*WHAT NEEDS TO BE DONE:* Return only the lines from the top of the material through the line marked by "it stands on.", unaltered.

:: INFORMATION SHOWN

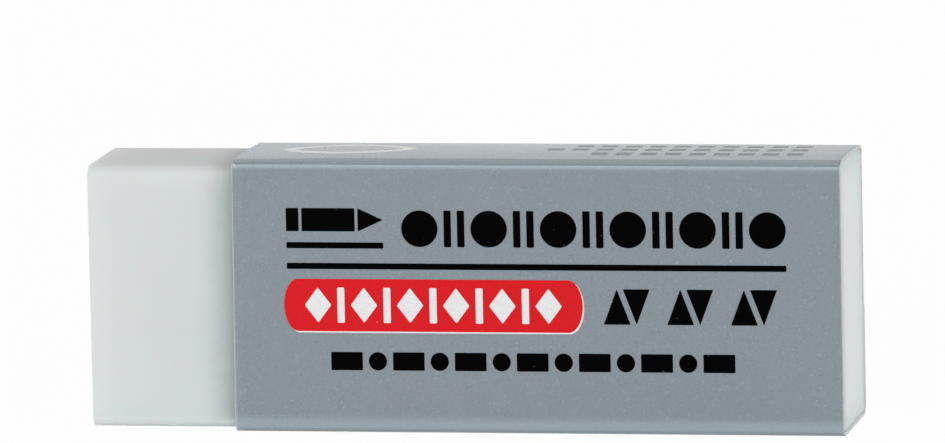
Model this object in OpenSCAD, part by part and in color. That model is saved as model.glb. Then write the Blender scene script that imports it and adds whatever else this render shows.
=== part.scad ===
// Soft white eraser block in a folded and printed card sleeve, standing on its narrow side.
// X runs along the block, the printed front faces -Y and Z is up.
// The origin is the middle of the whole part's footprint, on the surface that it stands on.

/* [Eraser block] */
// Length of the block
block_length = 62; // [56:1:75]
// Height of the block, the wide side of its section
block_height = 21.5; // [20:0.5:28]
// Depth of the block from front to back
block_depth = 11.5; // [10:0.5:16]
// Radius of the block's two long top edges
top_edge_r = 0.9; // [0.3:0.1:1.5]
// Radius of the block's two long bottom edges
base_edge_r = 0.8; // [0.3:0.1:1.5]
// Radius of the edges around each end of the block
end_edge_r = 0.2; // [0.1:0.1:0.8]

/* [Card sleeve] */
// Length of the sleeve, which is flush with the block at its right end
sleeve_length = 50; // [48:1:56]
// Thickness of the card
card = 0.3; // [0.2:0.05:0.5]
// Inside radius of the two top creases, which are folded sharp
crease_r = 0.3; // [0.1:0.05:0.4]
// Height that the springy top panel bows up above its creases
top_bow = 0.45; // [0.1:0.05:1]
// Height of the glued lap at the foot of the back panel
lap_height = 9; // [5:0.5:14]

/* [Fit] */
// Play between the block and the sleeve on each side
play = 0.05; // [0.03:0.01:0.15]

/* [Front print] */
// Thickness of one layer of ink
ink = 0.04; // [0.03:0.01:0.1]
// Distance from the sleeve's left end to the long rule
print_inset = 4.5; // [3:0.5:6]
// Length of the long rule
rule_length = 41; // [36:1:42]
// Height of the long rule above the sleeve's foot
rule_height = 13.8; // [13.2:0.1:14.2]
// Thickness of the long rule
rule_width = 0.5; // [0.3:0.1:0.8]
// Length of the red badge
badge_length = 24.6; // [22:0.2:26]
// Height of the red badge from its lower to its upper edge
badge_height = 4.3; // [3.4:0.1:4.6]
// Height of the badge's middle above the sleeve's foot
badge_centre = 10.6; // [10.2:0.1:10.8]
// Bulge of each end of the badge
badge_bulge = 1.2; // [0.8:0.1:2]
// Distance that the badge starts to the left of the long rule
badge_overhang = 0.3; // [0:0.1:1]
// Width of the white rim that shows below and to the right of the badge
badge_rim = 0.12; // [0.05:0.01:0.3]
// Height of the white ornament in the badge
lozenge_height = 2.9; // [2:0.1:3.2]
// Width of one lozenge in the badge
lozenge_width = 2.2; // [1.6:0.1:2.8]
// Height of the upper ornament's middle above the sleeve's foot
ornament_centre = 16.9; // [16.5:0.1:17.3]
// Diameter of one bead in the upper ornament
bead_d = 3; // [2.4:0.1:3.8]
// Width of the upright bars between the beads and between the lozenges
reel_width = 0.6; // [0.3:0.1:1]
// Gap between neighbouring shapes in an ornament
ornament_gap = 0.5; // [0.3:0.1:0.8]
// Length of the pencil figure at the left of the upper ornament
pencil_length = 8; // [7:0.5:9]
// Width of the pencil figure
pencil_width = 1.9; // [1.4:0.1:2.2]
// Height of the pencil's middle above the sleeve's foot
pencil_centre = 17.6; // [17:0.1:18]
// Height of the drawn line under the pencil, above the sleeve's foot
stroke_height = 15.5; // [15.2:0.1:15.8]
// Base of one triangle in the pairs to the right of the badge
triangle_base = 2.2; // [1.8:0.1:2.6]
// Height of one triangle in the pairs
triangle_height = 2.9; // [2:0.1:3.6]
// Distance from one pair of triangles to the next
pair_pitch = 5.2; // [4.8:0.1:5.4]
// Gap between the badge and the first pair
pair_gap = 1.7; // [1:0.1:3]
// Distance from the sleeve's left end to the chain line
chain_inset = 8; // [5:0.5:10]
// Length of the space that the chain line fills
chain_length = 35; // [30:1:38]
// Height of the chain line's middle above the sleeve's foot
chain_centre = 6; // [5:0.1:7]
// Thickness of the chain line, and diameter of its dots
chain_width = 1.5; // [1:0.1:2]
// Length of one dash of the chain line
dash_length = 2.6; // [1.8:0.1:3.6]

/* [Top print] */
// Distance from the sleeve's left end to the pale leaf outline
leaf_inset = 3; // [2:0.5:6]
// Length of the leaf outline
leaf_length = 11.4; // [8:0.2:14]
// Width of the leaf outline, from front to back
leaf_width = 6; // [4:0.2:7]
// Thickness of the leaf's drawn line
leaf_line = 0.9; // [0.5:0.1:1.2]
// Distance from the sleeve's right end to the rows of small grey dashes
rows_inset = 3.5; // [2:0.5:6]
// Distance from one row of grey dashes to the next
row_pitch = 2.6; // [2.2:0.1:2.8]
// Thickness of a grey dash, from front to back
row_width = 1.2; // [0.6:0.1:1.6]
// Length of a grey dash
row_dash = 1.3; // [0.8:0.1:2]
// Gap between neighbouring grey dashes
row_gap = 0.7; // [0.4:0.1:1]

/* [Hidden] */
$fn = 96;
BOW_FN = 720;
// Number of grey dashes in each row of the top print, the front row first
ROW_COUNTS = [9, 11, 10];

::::

*RESULT OF THIS EXERCISE:*
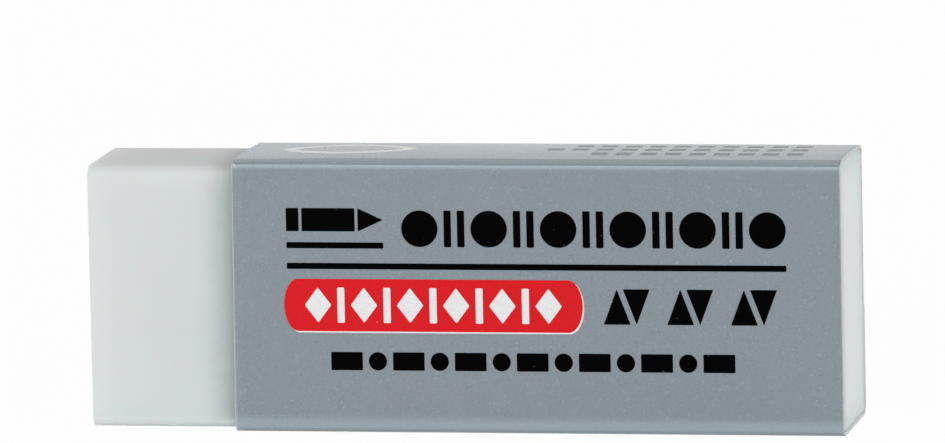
Model this object in OpenSCAD, part by part and in color. That model is saved as model.glb. Then write the Blender scene script that imports it and adds whatever else this render shows.
=== part.scad ===
// Soft white eraser block in a folded and printed card sleeve, standing on its narrow side.
// X runs along the block, the printed front faces -Y and Z is up.
// The origin is the middle of the whole part's footprint, on the surface that it stands on.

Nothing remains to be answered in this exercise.